Include in the output exactly the lines from the opening of the data through the line containing "crest_r = 13.3; // [13:0.1:13.8]", and nothing more.
───── RECORDS FOR THIS EXERCISE
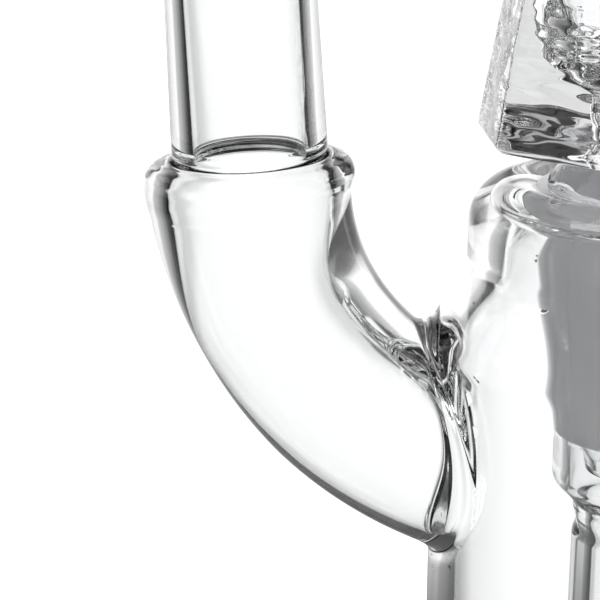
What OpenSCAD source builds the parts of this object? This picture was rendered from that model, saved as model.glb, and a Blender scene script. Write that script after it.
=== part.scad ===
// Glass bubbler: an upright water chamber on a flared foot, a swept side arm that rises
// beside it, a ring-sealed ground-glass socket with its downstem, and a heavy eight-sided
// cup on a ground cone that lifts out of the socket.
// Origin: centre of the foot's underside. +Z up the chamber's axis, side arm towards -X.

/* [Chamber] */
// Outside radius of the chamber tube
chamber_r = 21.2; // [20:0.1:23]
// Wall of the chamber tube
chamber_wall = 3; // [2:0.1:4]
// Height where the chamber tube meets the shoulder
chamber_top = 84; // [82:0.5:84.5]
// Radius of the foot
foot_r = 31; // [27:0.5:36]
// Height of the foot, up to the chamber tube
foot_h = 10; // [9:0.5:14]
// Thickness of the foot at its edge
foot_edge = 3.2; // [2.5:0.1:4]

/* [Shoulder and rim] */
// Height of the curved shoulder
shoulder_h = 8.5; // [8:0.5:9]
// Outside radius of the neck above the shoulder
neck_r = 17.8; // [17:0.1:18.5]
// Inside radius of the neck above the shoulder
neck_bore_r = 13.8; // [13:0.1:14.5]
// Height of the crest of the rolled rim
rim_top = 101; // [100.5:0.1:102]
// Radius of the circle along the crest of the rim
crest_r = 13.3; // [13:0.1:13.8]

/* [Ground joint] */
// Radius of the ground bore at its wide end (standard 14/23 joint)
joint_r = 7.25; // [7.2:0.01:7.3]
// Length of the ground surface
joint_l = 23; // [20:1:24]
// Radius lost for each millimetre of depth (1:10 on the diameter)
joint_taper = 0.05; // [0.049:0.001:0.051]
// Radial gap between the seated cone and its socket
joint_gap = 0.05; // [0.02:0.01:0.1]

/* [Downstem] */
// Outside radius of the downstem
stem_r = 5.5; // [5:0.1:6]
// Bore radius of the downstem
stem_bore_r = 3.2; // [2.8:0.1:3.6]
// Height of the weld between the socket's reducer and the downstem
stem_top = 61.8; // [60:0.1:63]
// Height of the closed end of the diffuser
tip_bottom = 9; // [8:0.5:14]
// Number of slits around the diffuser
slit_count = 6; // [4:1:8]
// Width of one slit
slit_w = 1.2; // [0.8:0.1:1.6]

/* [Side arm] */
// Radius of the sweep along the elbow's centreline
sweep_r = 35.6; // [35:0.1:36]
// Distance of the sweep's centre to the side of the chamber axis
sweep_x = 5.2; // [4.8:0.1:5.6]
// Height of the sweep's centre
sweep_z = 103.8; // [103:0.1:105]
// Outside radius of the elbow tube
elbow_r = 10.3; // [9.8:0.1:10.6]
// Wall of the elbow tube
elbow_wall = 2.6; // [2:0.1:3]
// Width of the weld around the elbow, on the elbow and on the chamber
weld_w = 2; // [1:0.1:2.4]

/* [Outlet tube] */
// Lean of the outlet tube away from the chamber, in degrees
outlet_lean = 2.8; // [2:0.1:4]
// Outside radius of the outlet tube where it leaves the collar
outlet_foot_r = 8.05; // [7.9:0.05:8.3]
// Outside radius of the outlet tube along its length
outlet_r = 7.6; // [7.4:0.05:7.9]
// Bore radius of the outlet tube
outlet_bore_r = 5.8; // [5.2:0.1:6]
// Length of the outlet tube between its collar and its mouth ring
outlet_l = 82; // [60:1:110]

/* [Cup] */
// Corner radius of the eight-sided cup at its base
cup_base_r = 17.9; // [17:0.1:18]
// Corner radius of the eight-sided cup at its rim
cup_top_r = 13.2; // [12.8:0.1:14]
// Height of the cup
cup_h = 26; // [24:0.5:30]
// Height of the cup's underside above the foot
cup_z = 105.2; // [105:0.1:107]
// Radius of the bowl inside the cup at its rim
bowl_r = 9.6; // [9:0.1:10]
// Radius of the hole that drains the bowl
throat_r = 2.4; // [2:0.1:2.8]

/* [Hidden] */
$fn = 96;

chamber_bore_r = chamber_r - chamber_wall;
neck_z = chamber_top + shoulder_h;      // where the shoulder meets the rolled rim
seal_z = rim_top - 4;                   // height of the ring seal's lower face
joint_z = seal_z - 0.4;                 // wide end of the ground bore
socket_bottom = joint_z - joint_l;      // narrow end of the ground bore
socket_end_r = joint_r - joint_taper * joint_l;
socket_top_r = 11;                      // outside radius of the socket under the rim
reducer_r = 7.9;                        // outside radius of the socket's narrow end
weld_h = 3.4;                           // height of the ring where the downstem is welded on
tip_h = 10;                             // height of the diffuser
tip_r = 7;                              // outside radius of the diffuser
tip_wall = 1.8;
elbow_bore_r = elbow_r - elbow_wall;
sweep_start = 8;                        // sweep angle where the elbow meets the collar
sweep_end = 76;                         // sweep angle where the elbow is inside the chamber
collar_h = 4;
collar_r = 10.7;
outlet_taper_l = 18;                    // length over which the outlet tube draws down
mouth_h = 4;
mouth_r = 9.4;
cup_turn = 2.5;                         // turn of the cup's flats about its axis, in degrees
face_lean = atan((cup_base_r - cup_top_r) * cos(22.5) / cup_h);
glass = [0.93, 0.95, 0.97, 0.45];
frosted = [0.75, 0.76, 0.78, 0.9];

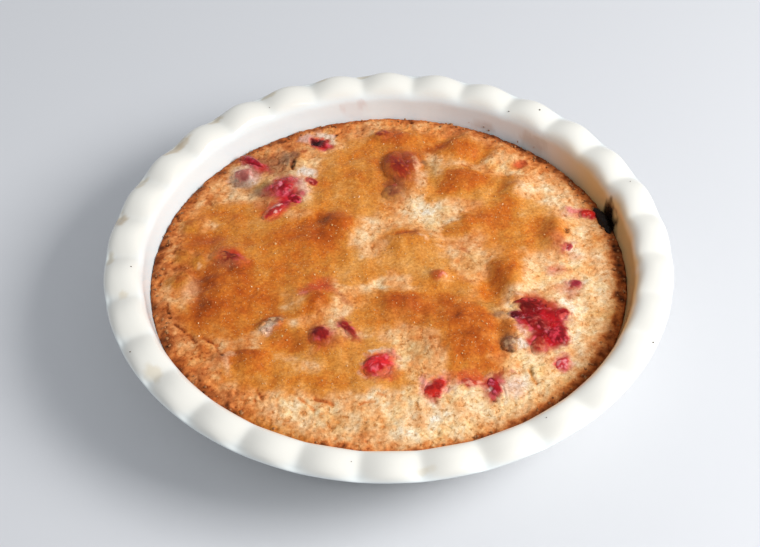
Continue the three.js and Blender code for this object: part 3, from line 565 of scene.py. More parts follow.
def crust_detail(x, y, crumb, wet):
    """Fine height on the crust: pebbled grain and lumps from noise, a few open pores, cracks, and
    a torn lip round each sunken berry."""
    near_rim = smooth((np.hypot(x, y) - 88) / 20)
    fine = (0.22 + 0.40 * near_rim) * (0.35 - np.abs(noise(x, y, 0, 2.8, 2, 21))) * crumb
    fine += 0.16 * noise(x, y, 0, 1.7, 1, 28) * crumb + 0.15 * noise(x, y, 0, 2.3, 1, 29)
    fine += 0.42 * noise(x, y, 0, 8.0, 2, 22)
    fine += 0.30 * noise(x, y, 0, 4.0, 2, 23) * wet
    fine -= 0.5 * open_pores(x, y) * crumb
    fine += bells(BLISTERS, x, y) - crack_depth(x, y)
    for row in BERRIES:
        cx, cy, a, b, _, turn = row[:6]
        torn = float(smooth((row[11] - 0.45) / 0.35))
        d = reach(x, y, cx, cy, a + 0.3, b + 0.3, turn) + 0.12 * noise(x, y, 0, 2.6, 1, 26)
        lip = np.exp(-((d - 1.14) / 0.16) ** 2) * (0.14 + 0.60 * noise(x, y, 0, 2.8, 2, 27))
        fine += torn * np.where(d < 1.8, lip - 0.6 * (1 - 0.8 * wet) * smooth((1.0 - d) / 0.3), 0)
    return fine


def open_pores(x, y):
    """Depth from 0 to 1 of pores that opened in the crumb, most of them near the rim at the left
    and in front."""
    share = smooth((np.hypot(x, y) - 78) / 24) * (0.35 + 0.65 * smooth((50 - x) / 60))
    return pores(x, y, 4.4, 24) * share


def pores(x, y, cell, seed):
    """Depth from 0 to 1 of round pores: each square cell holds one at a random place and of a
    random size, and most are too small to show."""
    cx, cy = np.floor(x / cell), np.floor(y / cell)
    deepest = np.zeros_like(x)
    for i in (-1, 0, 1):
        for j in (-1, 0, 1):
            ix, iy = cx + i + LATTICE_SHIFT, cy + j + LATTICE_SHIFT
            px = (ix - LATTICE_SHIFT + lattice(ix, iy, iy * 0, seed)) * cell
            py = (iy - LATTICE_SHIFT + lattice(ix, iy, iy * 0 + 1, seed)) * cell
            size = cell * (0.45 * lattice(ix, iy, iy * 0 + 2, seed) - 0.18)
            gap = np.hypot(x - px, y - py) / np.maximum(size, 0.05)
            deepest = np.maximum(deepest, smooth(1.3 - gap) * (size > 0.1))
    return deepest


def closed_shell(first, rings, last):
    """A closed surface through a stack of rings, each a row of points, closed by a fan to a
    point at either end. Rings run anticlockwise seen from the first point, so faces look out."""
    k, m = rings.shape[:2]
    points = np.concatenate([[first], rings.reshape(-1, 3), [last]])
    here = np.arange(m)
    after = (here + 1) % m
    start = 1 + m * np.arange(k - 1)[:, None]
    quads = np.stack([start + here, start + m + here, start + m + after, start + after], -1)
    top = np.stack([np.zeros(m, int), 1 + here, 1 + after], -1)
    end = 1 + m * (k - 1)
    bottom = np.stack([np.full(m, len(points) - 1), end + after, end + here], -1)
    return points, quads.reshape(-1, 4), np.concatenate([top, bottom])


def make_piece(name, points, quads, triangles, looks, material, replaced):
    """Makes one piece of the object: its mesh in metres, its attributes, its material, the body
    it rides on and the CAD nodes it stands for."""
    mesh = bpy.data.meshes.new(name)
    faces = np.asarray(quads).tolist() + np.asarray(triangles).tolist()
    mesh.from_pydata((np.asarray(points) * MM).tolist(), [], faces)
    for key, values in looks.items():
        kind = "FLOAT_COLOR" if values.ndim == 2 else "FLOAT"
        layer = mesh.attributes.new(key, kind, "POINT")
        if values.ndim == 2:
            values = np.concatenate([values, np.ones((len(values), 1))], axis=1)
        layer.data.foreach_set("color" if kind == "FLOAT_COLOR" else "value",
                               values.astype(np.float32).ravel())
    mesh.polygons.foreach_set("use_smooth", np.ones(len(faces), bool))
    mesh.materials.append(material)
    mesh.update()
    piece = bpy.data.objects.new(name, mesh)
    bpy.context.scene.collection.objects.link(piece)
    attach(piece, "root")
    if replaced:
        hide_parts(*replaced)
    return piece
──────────
> FINISHED ANSWER:
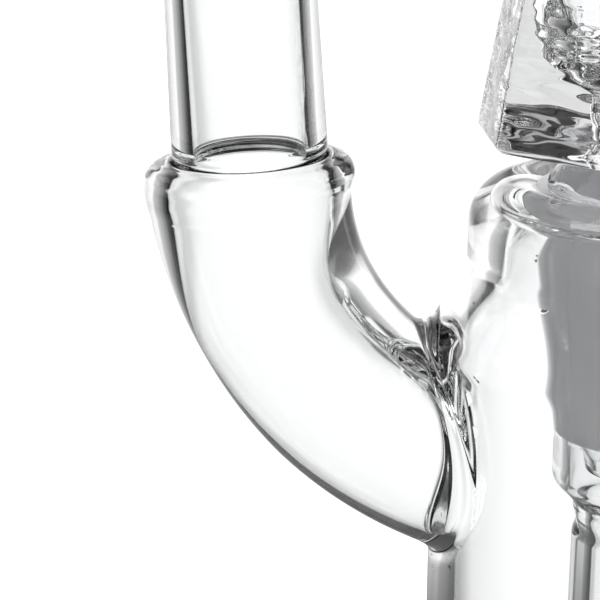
What OpenSCAD source builds the parts of this object? This picture was rendered from that model, saved as model.glb, and a Blender scene script. Write that script after it.
=== part.scad ===
// Glass bubbler: an upright water chamber on a flared foot, a swept side arm that rises
// beside it, a ring-sealed ground-glass socket with its downstem, and a heavy eight-sided
// cup on a ground cone that lifts out of the socket.
// Origin: centre of the foot's underside. +Z up the chamber's axis, side arm towards -X.

/* [Chamber] */
// Outside radius of the chamber tube
chamber_r = 21.2; // [20:0.1:23]
// Wall of the chamber tube
chamber_wall = 3; // [2:0.1:4]
// Height where the chamber tube meets the shoulder
chamber_top = 84; // [82:0.5:84.5]
// Radius of the foot
foot_r = 31; // [27:0.5:36]
// Height of the foot, up to the chamber tube
foot_h = 10; // [9:0.5:14]
// Thickness of the foot at its edge
foot_edge = 3.2; // [2.5:0.1:4]

/* [Shoulder and rim] */
// Height of the curved shoulder
shoulder_h = 8.5; // [8:0.5:9]
// Outside radius of the neck above the shoulder
neck_r = 17.8; // [17:0.1:18.5]
// Inside radius of the neck above the shoulder
neck_bore_r = 13.8; // [13:0.1:14.5]
// Height of the crest of the rolled rim
rim_top = 101; // [100.5:0.1:102]
// Radius of the circle along the crest of the rim
crest_r = 13.3; // [13:0.1:13.8]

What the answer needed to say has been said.